With the book highlighting that such actions are more urgent and pronounced, the NSA felt the need to amplify the pertinent conversation to a wider audience and organised the round table talk, informed a press release from the Association. 

Moderating the talk, Monica Kanga Taruba, one of the editors and a contributor of the book, noted that main objectives was to “to engage one in critical thinking about the Naga society in contemporary times in connection with the past, present, and future by bringing together scholars from various disciplines and schools from across the country.”
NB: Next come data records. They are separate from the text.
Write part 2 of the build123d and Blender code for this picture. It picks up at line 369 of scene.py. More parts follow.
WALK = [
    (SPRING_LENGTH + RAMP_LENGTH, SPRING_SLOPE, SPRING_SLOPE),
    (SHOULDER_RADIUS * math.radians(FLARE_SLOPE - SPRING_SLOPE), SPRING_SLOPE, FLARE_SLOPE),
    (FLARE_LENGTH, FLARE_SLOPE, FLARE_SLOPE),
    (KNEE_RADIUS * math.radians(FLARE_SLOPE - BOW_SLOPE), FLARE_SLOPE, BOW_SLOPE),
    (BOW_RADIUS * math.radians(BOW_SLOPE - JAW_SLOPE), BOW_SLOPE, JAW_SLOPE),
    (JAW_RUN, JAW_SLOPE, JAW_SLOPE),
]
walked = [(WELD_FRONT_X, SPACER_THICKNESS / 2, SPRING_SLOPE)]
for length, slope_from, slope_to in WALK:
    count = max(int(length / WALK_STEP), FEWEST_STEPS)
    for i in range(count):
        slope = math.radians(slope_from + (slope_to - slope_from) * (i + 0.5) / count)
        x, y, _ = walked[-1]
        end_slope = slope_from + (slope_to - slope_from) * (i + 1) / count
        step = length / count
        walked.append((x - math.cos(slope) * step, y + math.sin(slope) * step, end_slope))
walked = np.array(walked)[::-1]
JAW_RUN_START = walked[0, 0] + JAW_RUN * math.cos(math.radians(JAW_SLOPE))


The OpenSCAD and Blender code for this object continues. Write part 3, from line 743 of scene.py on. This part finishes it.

The book was an outcome of a national seminar conducted by the Naga Research Scholars’ Forum (NRSF) of Hyderabad, in collaboration with the Centre for Social Inclusion and Exclusion, Inclusive Policy of Hyderabad, on October 2016, Taruba informed.  

At the  round table, Riku Khutso, Extra Assistant Commissioner (EAC), Pfütsero, presenting a paper titled, “Old Sensibilities and New Legitimacies in the Naga Society: Understanding Institutional Formations, Public Sphere, and Identity Discourse” argued that institutionalisation in the Naga society experiences new legitimacies through the interaction arising from the colonial forces and missionary intervention via the English language.

Arguing against the tendency among the scholars to adopt a Euro-centric approach while studying shifts in Naga society, he observed that the major shifts occurred not only as a result of pressure from the outside but also intricate interactions from within. 

He called it ‘interaction between the foreign and the local that generated new forms of consciousness and new collective institutions.’

Such social change was possible because ideological consolidation in the then Naga Hills was proffered primarily by English education, among other ancillary factors, Khutso opined. 

By turn of the 20th century, many Naga people were enrolled in missionary schools and the excitement of education shaped a new mode of interactive discursive within the community and began to transform social, economic, and political legitimacies, he said.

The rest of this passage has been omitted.